I hope he's as successful with his second venture as he was with his first.

It Doesn't Take a Rocket Scientist ...

... to draw a correlation between yesterday's headline and today's news.


White House Says NBC Distorted Bush Response

Fox wins TV season crown
Strike, DVRs cause record ratings drop
By Rick Kissell, Variety

The writers strike, along with the rising popularity of DVRs and the increased availability of programming on multiple platforms conspired to make this the lowest-rated season on record for the [network] broadcasters.

Of course, the broadcasters have been losing audience share to cable for years -- but this season saw the most troubling year-to-year declines yet.

In a season when overall television usage among young adults was up slightly, the top five English-language broadcast networks (ABC, CBS, NBC, Fox and CW) will finish down 10% in adults 18-49 rating (14.1 vs. 15.6). And their overall audience average (41.5 million viewers) is off 7% from the 2006-07 campaign (44.8 million), according to Nielsen.

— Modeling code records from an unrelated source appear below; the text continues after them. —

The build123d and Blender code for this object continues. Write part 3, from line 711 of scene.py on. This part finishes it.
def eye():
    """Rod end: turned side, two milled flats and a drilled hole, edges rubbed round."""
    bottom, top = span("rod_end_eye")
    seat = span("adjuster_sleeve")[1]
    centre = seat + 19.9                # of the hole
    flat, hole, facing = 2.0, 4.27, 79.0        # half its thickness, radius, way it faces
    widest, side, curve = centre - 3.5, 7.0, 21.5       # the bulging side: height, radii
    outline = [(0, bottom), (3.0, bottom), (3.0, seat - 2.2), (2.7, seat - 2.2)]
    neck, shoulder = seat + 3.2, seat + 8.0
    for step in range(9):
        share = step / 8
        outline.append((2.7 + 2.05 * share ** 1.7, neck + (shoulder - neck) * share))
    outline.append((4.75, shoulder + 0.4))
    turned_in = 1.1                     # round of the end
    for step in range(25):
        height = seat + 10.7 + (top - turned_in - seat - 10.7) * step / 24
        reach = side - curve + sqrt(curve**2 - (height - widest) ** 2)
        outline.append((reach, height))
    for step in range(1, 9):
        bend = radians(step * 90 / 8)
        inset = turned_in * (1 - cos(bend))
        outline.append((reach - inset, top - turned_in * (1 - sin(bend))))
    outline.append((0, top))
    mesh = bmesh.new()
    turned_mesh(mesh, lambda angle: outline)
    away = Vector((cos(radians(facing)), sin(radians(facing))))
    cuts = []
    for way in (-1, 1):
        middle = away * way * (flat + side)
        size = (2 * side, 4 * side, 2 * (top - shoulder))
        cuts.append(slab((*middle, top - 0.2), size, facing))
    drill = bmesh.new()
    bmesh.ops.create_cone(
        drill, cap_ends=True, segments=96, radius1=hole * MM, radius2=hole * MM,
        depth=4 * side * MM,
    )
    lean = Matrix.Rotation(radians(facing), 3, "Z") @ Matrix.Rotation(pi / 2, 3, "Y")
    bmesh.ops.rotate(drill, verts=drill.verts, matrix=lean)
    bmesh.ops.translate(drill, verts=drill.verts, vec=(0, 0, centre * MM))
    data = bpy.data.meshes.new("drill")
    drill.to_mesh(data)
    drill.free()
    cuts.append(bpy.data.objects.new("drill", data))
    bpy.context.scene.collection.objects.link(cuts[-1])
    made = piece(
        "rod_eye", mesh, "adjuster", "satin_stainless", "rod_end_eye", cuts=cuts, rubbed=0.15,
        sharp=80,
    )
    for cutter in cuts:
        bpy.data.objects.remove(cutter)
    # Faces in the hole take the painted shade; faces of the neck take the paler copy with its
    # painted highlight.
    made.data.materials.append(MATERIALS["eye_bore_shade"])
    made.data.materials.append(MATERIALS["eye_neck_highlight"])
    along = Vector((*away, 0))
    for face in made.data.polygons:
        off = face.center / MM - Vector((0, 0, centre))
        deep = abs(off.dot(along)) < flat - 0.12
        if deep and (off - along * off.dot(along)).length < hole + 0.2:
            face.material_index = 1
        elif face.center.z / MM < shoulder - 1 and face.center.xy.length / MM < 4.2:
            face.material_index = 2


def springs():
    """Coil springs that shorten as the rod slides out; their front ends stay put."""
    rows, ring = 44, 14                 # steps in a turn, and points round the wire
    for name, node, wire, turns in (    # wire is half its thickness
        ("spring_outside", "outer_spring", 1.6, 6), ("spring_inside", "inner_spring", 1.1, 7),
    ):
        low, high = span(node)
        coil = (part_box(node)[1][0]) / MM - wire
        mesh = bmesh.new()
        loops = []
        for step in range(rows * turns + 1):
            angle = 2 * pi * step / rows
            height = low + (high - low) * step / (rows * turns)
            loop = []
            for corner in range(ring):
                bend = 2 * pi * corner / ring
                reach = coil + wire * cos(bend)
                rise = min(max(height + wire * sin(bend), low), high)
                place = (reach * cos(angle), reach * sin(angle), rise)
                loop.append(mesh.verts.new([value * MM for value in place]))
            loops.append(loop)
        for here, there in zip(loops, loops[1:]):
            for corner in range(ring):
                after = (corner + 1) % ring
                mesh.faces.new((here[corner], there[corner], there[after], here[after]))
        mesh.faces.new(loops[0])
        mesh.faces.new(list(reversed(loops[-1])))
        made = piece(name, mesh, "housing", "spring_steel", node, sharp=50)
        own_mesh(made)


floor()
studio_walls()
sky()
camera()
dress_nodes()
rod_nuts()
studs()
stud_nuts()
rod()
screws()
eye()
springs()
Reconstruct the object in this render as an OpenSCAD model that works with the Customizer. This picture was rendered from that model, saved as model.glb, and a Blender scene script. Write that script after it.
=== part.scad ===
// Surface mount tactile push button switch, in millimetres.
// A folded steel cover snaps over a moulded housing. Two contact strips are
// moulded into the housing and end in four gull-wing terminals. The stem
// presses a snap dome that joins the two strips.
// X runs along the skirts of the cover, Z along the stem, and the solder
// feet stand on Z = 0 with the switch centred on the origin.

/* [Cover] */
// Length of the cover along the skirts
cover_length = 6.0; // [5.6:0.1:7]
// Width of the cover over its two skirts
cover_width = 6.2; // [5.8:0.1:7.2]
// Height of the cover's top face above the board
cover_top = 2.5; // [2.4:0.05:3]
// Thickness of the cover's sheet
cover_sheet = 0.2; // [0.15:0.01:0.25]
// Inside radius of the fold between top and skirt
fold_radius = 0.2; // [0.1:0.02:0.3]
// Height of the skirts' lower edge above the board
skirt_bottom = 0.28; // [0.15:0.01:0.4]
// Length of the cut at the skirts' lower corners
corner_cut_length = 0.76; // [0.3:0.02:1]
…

By comparison, ad-supported cable rose by 9% in 18-49 rating (17.4 vs. 15.9) and by 7% in total viewers (51.6 million vs. 48.1 million). (link)
The formerly Big Three are nothing more than anachronisms these days. Sometimes painful to watch, at other times beneath contempt. Still others the programming provided is so intentionally adolescent that one turns the station in disgust. Then there is the bias in the news division ...

So their world is crumbling around them. And they still wonder why.